Nietzsche, Friedrich:
(Germany; 1844-1900) Philosopher now perhaps most famous for his theory of the
“Übermensch,”
or superman, which he developed in
Thus Spake Zarathustra.
His work
Beyond Good and Evil
attempts, as does all his work, to go beyond the rational to the irrational. He rejected Christianity (“God is dead”), and was concerned with teaching people how to live in this world rather than prepare for the next. His values, then, were based on “survival,” one might say, and he exalted the will to power, along with strength and “virility.” These ideas (the race of supermen that would inherit the earth, the notion that “might makes right,” etc.) strongly influenced German thought in World War I and the theories of Hitler and the Nazis in World War II. He was insane for the last twelve years of his life.
Nimrod:
One of the greatest warriors and city-builders of the ancient world. From the cities he founded, Babylon and Nineveh, the Babylonians and Assyrians went on to conquer Israel.
Nodier, Charles:
(1788-1840) A French Romantic novelist to whom such luminaries as VICTOR HUGO, Alfred de Musset, and Saint-Beuve recognized a debt, Nodier wrote fantastical novels and stories, including some about vampires, ghosts, and fairies (not necessarily all in the same work).
Nordau, Max:
(1849-1923) Nordau (born Simon Maximilian Suedfeld) was an early Zionist. Attracted by Theodor Herzl’s idea for a Jewish state, Nordau labored to found the World Zionist Organization. He achieved fame as a thinker and social critic with the publication of several volumes highly critical of society, religion, government, art, and literature. His works aroused much controversy and continued to be studied and discussed many years after their first appearance. Among his most famous publications are
The
Conventional Lies of Our Civilization
(1883),
Paradoxes
(1896), and
Degeneration
(1895). He was a favorite of the authors of
Modernismo.
Numa:
Lemprière comes once more to our assistance: “Numa Pompilius, a celebrated philosopher, born at Cures, a village of the Sabines, on the day that Romulus laid the foundation of Rome. He married Tatia, the daughter of Tatius the king of the Sabines, and at her death he retired into the country to devote himself more freely to literary pursuits. At the death of Romulus, the Romans fixed upon him to be their new king, and two senators were sent to acquaint him with the decisions of the senate and of the people. Numa refused their offers, and it was only at the repeated solicitations and prayers of his friends that he was prevailed upon to accept the royalty. The beginning of his reign was popular, and he dismissed the 300 bodyguards that his predecessor had kept around his person, observing that he did not distrust a people who had compelled him to reign over them. He was not, like Romulus, fond of war and military expeditions, but instead applied himself to tame the ferocity of his subjects, to inculcate in their minds a reverence for the Deity, and to quell their dissensions by dividing all the citizens into different classes. He established different orders of priests and taught the Romans not to worship the Deity in images, and from his example no graven or painted statues appeared in the temples or sanctuaries of Rome for upwards of 160 years.

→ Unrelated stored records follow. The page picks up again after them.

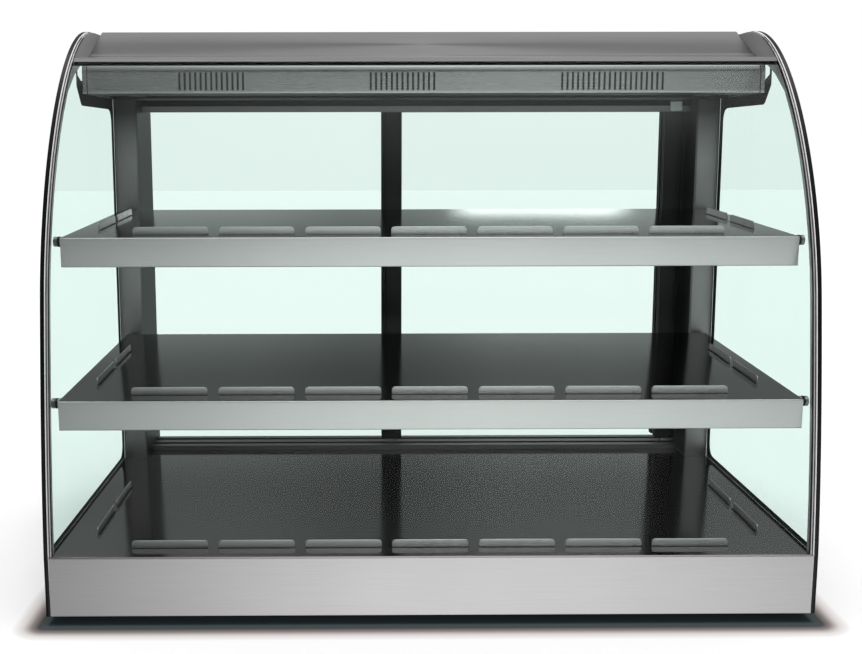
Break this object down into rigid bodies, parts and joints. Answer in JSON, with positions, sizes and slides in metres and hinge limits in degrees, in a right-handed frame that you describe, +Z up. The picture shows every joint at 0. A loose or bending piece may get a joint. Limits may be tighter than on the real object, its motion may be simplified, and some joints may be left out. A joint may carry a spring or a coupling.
{
  "type": "hot food display case",
  "caption": "Countertop hot food display case: curved glass front, glass sides, heated deck, tilted shelves, lamp canopy and sliding rear doors.",
  "frame": {"origin": "middle of the bounding box's footprint, on the surface the feet stand on", "axes": "+X along the width to the right seen from the front, +Y from the curved front glass to the rear doors, +Z up"},
  "size_m": [0.9, 0.525, 0.712],
  "materials": {
    "brushed_steel": "horizontally brushed stainless steel",
    "polished_steel": "mirror polished stainless steel",
    "galvanised_steel": "plain galvanised sheet",
    "clear_glass": "clear tempered glass, faint green",
    "anodised_aluminium": "satin anodised",
    "black_aluminium": "black anodised, satin",
    "black_plastic": "moulded, fine texture",
    "red_plastic": "moulded, gloss",
    "amber_plastic": "moulded, clear amber",
    "white_nylon": "moulded",
    "black_rubber": "moulded, matte",
    "white_ceramic": "unglazed ceramic",
    "quartz_glass": "clear quartz tube",
    "heater_sheath": "heat-oxidised sheath"
  },
  "bodies": {
    "case": {"base_front_panel": "brushed_steel", "base_pan": "galvanised_steel", "base_rear_panel": "brushed_steel", "canopy_end_cap_left": "brushed_steel", "canopy_end_cap_right": "brushed_steel", "canopy_hood": "brushed_steel", "deck_heating_element": "heater_sheath", "deck_plate": "polished_steel", "door_track_bottom": "anodised_aluminium", "door_track_top": "anodised_aluminium", "foot_front_left": "black_rubber", "foot_front_right": "black_rubber", "foot_rear_left": "black_rubber", "foot_rear_right": "black_rubber", "front_glass": "clear_glass", "front_glass_trim": "anodised_aluminium", "glass_arch_left": "anodised_aluminium", "glass_arch_right": "anodised_aluminium", "heat_lamp_tube": "quartz_glass", "lamp_holder_left": "white_ceramic", "lamp_holder_right": "white_ceramic", "lamp_reflector": "polished_steel", "lamp_switch_body": "black_plastic", "mid_shelf": "polished_steel", "mid_shelf_bracket_left": "brushed_steel", "mid_shelf_bracket_right": "brushed_steel", "mid_shelf_peg_left": "brushed_steel", "mid_shelf_peg_right": "brushed_steel", "pilot_lamp": "amber_plastic", "power_inlet": "black_plastic", "power_switch_body": "black_plastic", "rear_post_left": "brushed_steel", "rear_post_right": "brushed_steel", "roof_slope_panel": "brushed_steel", "roof_top_panel": "brushed_steel", "side_glass_left": "clear_glass", "side_glass_right": "clear_glass", "terminal_block": "white_ceramic", "thermostat_body": "black_plastic", "top_shelf": "polished_steel", "top_shelf_bracket_left": "brushed_steel", "top_shelf_bracket_right": "brushed_steel", "top_shelf_peg_left": "brushed_steel", "top_shelf_peg_right": "brushed_steel"},
    "left_door": {"left_door_glass": "clear_glass", "left_door_stile_left": "black_aluminium", "left_door_stile_right": "black_aluminium", "left_door_top_rail": "black_aluminium"},
    "right_door": {"right_door_glass": "clear_glass", "right_door_stile_left": "black_aluminium", "right_door_stile_right": "black_aluminium", "right_door_top_rail": "black_aluminium"},
    "thermostat_knob": {"thermostat_knob": "black_plastic"},
    "power_rocker": {"power_switch_rocker": "red_plastic"},
    "lamp_rocker": {"lamp_switch_rocker": "red_plastic"},
    "left_door_roller_left": {"left_door_roller_left": "white_nylon"},
    "left_door_roller_right": {"left_door_roller_right": "white_nylon"},
    "right_door_roller_left": {"right_door_roller_left": "white_nylon"},
    "right_door_roller_right": {"right_door_roller_right": "white_nylon"}
  },
  "joints": [
    {"name": "left_door_slide", "type": "slide", "parent": "case", "child": "left_door", "axis": [1, 0, 0], "range_m": [-0.358, 0]},
    {"name": "right_door_slide", "type": "slide", "parent": "case", "child": "right_door", "axis": [1, 0, 0], "range_m": [-0.358, 0]},
    {"name": "thermostat_turn", "type": "hinge", "parent": "case", "child": "thermostat_knob", "pos_m": [-0.3, 0.2425, 0.048], "axis": [0, -1, 0], "range_deg": [0, 270]},
    {"name": "power_rocker_tilt", "type": "hinge", "parent": "case", "child": "power_rocker", "pos_m": [-0.215, 0.24, 0.048], "axis": [-1, 0, 0], "range_deg": [0, 16]},
    {"name": "lamp_rocker_tilt", "type": "hinge", "parent": "case", "child": "lamp_rocker", "pos_m": [-0.17, 0.24, 0.048], "axis": [-1, 0, 0], "range_deg": [0, 16]},
    {"name": "left_door_roller_left_turn", "type": "hinge", "parent": "left_door", "child": "left_door_roller_left", "pos_m": [0.0243, 0.2315, 0.6305], "axis": [0, 1, 0], "continuous": true},
    {"name": "left_door_roller_right_turn", "type": "hinge", "parent": "left_door", "child": "left_door_roller_right", "pos_m": [0.3322, 0.2315, 0.6305], "axis": [0, 1, 0], "continuous": true},
    {"name": "right_door_roller_left_turn", "type": "hinge", "parent": "right_door", "child": "right_door_roller_left", "pos_m": [0.0243, 0.2075, 0.6305], "axis": [0, 1, 0], "continuous": true},
    {"name": "right_door_roller_right_turn", "type": "hinge", "parent": "right_door", "child": "right_door_roller_right", "pos_m": [0.3322, 0.2075, 0.6305], "axis": [0, 1, 0], "continuous": true}
  ],
  "couplings": [
    {"joint": "left_door_roller_left_turn", "follows": "left_door_slide", "rad_per_m": 200},
    {"joint": "left_door_roller_right_turn", "follows": "left_door_slide", "rad_per_m": 200},
    {"joint": "right_door_roller_left_turn", "follows": "right_door_slide", "rad_per_m": 200},
    {"joint": "right_door_roller_right_turn", "follows": "right_door_slide", "rad_per_m": 200}
  ]
}
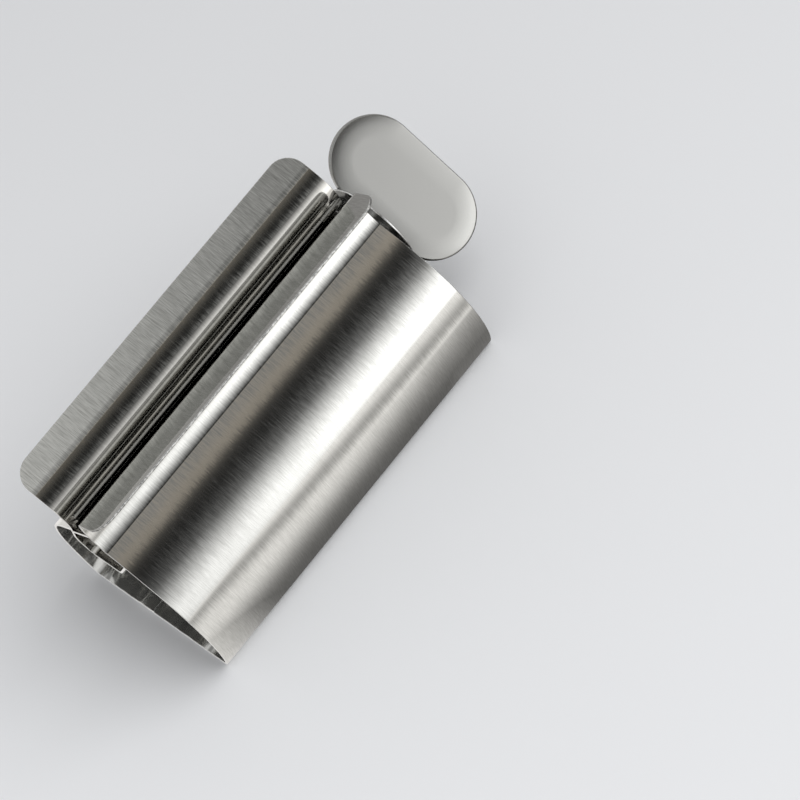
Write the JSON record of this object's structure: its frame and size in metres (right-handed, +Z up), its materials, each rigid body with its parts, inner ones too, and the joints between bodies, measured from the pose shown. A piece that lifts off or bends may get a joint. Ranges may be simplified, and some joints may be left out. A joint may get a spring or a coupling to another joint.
{
  "type": "toothpaste tube squeezer",
  "caption": "Stainless sheet tube roller: a flat-based tube with a flared slot and a slotted key, turned by a thumb plate to wind up and empty a toothpaste tube.",
  "frame": {"origin": "middle of the flat base, on the surface that the squeezer stands on", "axes": "+X along the roller toward the thumb plate, +Z up through the slot, +Y toward the wide wing"},
  "size_m": [0.0867, 0.0368, 0.0416],
  "materials": {
    "front_shell": "brushed around the tube",
    "back_shell": "brushed around the tube",
    "guide_plate": "brushed across the wing",
    "key_rod": "plain turned",
    "key_disc": "plain with a bright rim",
    "key_plate": "matte blasted"
  },
  "bodies": {
    "body": {"front_shell": "front_shell", "back_shell": "back_shell", "guide_plate": "guide_plate"},
    "key": {"key_rod": "key_rod", "key_disc": "key_disc", "key_plate": "key_plate"}
  },
  "joints": [
    {"name": "key_spin", "type": "hinge", "parent": "body", "child": "key", "pos_m": [0, 0.0013, 0.02294], "axis": [1, 0, 0], "continuous": true}
  ]
}
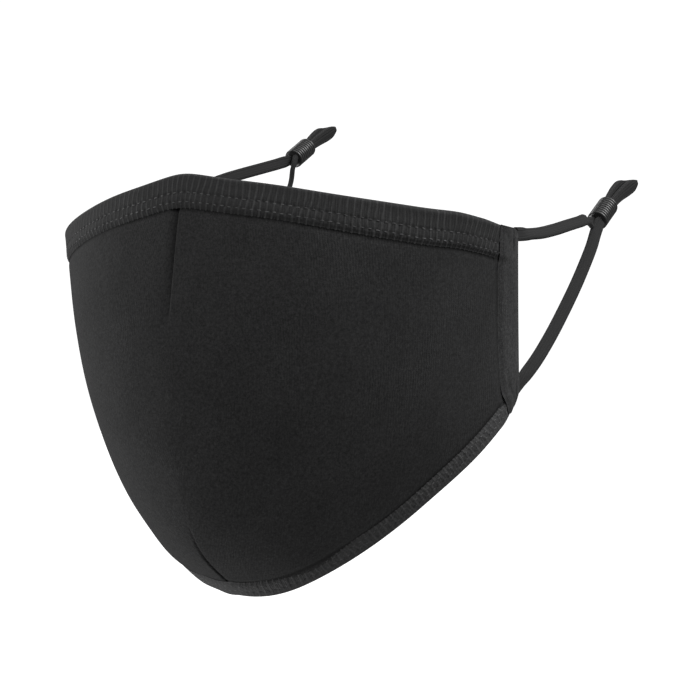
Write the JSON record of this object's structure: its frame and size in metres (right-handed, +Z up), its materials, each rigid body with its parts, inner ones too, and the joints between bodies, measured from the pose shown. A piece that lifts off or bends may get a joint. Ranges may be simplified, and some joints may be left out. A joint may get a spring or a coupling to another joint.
{
  "type": "cloth face mask",
  "caption": "Shaped black cloth face mask with ribbed edge bindings, side casings and adjustable elastic ear loops, held in its worn form.",
  "frame": {"origin": "the middle of the top edge, where it sits on the bridge of the nose", "axes": "+Z up, the front faces -Y, +X towards the casing and ear loop at the right of the front view"},
  "size_m": [0.1652, 0.2053, 0.1773],
  "materials": {
    "jersey": "matte black cotton jersey",
    "rib_knit": "matte black rib knit",
    "elastic": "matte black ribbed elastic",
    "adjuster_rubber": "satin black rubber"
  },
  "bodies": {
    "root": {"mask_shell": "jersey", "top_binding": "rib_knit", "bottom_binding": "rib_knit", "side_casing_right": "jersey", "side_casing_left": "jersey", "ear_loop_right": "elastic", "ear_loop_left": "elastic", "adjuster_right": "adjuster_rubber", "adjuster_left": "adjuster_rubber"}
  },
  "joints": []
}
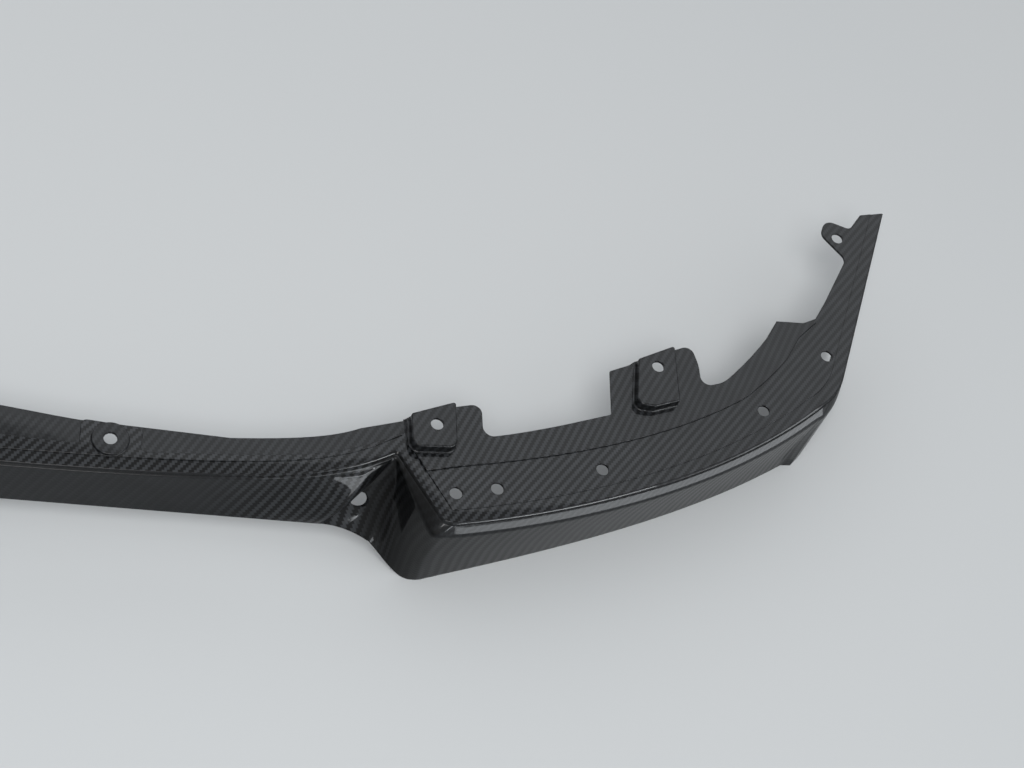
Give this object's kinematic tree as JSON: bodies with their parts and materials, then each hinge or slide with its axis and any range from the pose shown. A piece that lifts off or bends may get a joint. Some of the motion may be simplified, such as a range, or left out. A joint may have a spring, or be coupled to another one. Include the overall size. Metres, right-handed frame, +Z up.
{
  "type": "front splitter lip",
  "caption": "One-piece carbon-fibre front splitter lip for a car bumper: bevelled wings, raised middle, flange with screw pads and side arms.",
  "frame": {"origin": "middle of the bounding box's bottom, on the ground between the two wings", "axes": "+X across the car to the side that the picture shows, -Y forward over the noses, +Y back along the side arms, +Z up"},
  "size_m": [1.7376, 0.3939, 0.11],
  "materials": {
    "carbon_laminate": "woven carbon fibre under a gloss clear coat"
  },
  "bodies": {
    "root": {"splitter_lip": "carbon_laminate"}
  },
  "joints": []
}
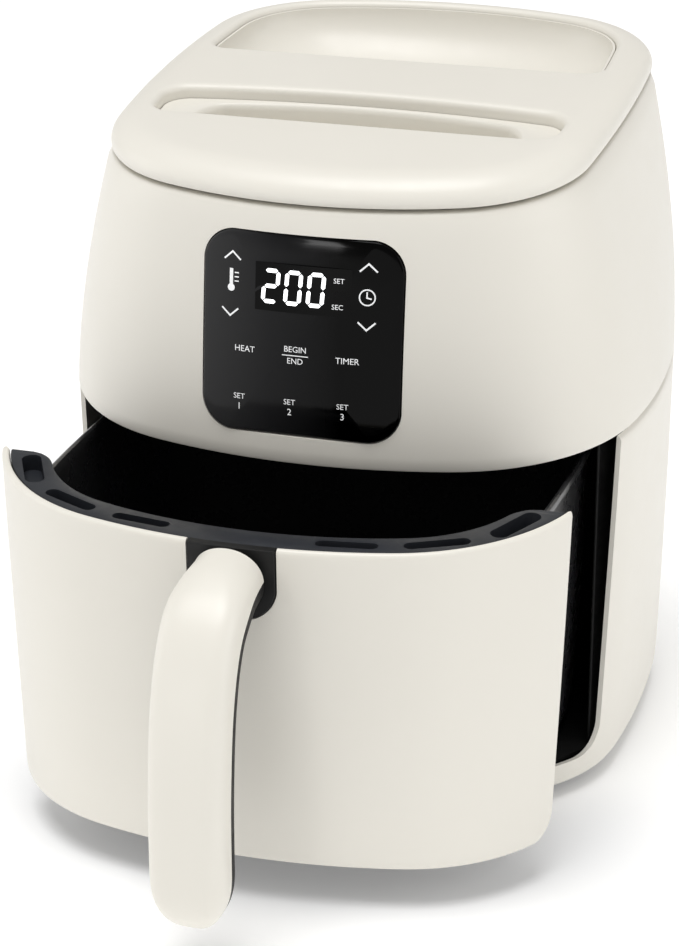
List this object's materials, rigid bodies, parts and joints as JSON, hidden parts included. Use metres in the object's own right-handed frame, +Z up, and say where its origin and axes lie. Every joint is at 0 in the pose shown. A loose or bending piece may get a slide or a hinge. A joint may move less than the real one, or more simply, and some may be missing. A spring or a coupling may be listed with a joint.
{
  "type": "air fryer",
  "caption": "Compact drawer air fryer: cream housing, black glass touch panel, pull-out pan with crisper plate, carrying handle in the lid.",
  "frame": {"origin": "on the ground under the middle of the whole fryer, with the drawer part way out", "axes": "+Z up, the drawer opens towards -Y, x = 0 is the plane of symmetry"},
  "size_m": [0.206, 0.3207, 0.2426],
  "materials": {
    "cream_plastic": "satin moulded plastic",
    "black_plastic": "fine texture",
    "trim_plastic": "satin",
    "panel_gloss": "polished",
    "nonstick": "semi-gloss non-stick coating",
    "rubber": "matt",
    "steel": "plain",
    "galvanised": "galvanised sheet",
    "aluminium": "mill",
    "element": "heat-darkened",
    "circuit_board": "solder mask",
    "fuse_ceramic": "unglazed",
    "switch_red": "plain"
  },
  "bodies": {
    "housing": {"upper_housing": "cream_plastic", "lower_housing": "cream_plastic", "top_cover": "cream_plastic", "handle_grip_liner": "cream_plastic", "handle_bowl": "cream_plastic", "base_plate": "black_plastic", "foot_front_left": "rubber", "foot_screw_front_left": "steel", "foot_rear_left": "rubber", "foot_screw_rear_left": "steel", "foot_front_right": "rubber", "foot_screw_front_right": "steel", "foot_rear_right": "rubber", "foot_screw_rear_right": "steel", "cavity_wall": "black_plastic", "cavity_floor": "black_plastic", "cavity_ceiling": "black_plastic", "left_runner": "steel", "right_runner": "steel", "heating_chamber": "galvanised", "heat_shield": "aluminium", "heating_element": "element", "element_clip_left": "steel", "element_clip_right": "steel", "temperature_probe": "steel", "motor_bracket": "steel", "motor": "galvanised", "motor_screw_left": "steel", "motor_screw_right": "steel", "power_board": "circuit_board", "thermal_fuse": "fuse_ceramic", "control_board": "circuit_board", "display_module": "black_plastic", "control_glass": "panel_gloss", "interlock_switch": "black_plastic", "rear_vent_grille": "black_plastic", "cord_gland": "rubber"},
    "fan": {"motor_shaft": "steel", "convection_fan": "aluminium", "cooling_fan": "black_plastic", "fan_nut": "steel"},
    "drawer": {"drawer_front": "cream_plastic", "handle_bracket": "black_plastic", "pan": "nonstick", "trim_ring": "trim_plastic", "handle_cover": "cream_plastic", "handle_core": "black_plastic", "handle_screw_left": "steel", "handle_screw_right": "steel"},
    "crisper": {"crisper_plate": "nonstick", "crisper_knob": "black_plastic", "crisper_bumper_front_left": "rubber", "crisper_bumper_rear_left": "rubber", "crisper_bumper_front_right": "rubber", "crisper_bumper_rear_right": "rubber"},
    "interlock": {"interlock_plunger": "switch_red"}
  },
  "joints": [
    {"name": "fan_spin", "type": "hinge", "parent": "housing", "child": "fan", "pos_m": [0, 0.0552, 0.15], "axis": [0, 0, 1], "continuous": true},
    {"name": "drawer_slide", "type": "slide", "parent": "housing", "child": "drawer", "axis": [0, -1, 0], "range_m": [-0.068, 0.082]},
    {"name": "crisper_lift", "type": "slide", "parent": "drawer", "child": "crisper", "axis": [0, 0, 1], "range_m": [0, 0.06]},
    {"name": "interlock_press", "type": "slide", "parent": "housing", "child": "interlock", "axis": [0, 0, 1], "range_m": [0, 0.0015], "stiffness_N_per_m": 100}
  ]
}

He encouraged the report which was spread of his paying regular visits to the nymph Egeria, and made use of her name to give sanction to the laws and institutions which he had introduced
. He established the college of the vestals, and told the Romans that the safety of the empire depended upon the preservation of the sacred
ancile
or
shield
which, as was generally believed, had dropped down from heaven. He dedicated a temple to Janus, which, during his whole reign, remained shut, as a mark of peace and tranquillity at Rome. Numa died after a reign of 43 years, in which he had given every possible encouragement to the useful arts, and in which he had cultivated peace, 672 B.C.” (Emphasis added.)
Numen:
In Roman mythology, one of a specific list of gods and spirits. Cupid, Janus, Priapus, and Terminus were Numens.
Núñez de Arce, Gaspar:
(Spain; 1832-1903) Poet, playwright, and journalist, Núñez was sent to cover Spain’s African campaign in 1859-60 and became a politician when he returned. In the 1870s he turned to poetry, becoming one of Spain’s leading poets. He wrote of social problems and religious doubts.
Nuño, Alfonso:
(d. 1143) Nuño distinguished himself in successful battles against the Moors in twelfth-century Spain, near Toledo. He built a castle there which he called San Servantes (Cervantes).
Oceanides:
Sea nymphs. Lemprière has the following entry: “Daughters of Oceanus, from whom they received their name, and the goddess Tethys. They were 3000 according to Apollodorus, who mentions the name of 7 of them. . . . Hesiod speaks of them, and reckons 41. . . . The Oceanides, like the rest of the inferior deities, were honoured with libations and sacrifices. Prayers were offered to them, and they were entreated to protect sailors from storms and dangerous tempests. The Argonauts, before they proceeded on their expedition, made an offering of flour, honey, and oil, on the seashore, to all the deities of the sea, and sacrificed bulls to them, and entreated their protection.”
Oexmelin, Alexandre Olivier:
(France; ca. 1645-ca. 1707) (Last name also given as Exquemeling, Esquemeling.) Author, as Darío notes, of a history of piracy:
Les aventuriers et les bucaniers d’Amérique.
Ohnet, Georges:
(France; 1848-1916) French novelist, admirer of Georges Sand and opposed to realism in the modern novel.